Exercise goal:
Please quote every line word for word.

§ §

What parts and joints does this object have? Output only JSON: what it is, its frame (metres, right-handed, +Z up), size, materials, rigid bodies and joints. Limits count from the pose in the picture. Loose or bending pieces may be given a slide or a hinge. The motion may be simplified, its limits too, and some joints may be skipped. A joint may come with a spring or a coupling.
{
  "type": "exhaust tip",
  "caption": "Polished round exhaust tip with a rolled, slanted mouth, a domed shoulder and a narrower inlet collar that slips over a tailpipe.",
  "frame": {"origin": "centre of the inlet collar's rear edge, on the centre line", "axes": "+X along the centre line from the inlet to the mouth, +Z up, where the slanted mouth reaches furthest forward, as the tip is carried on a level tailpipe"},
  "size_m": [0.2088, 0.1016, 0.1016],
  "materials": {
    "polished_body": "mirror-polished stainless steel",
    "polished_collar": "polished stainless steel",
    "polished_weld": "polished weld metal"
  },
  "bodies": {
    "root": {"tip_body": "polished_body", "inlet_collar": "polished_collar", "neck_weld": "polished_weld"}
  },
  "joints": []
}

§ §

The response:
What parts and joints does this object have? Output only JSON: what it is, its frame (metres, right-handed, +Z up), size, materials, rigid bodies and joints. Limits count from the pose in the picture. Loose or bending pieces may be given a slide or a hinge. The motion may be simplified, its limits too, and some joints may be skipped. A joint may come with a spring or a coupling.
{
  "type": "exhaust tip",
  "caption": "Polished round exhaust tip with a rolled, slanted mouth, a domed shoulder and a narrower inlet collar that slips over a tailpipe.",
  "frame": {"origin": "centre of the inlet collar's rear edge, on the centre line", "axes": "+X along the centre line from the inlet to the mouth, +Z up, where the slanted mouth reaches furthest forward, as the tip is carried on a level tailpipe"},
  "size_m": [0.2088, 0.1016, 0.1016],
  "materials": {
    "polished_body": "mirror-polished stainless steel",
    "polished_collar": "polished stainless steel",
    "polished_weld": "polished weld metal"
  },
  "bodies": {
    "root": {"tip_body": "polished_body", "inlet_collar": "polished_collar", "neck_weld": "polished_weld"}
  },
  "joints": []
}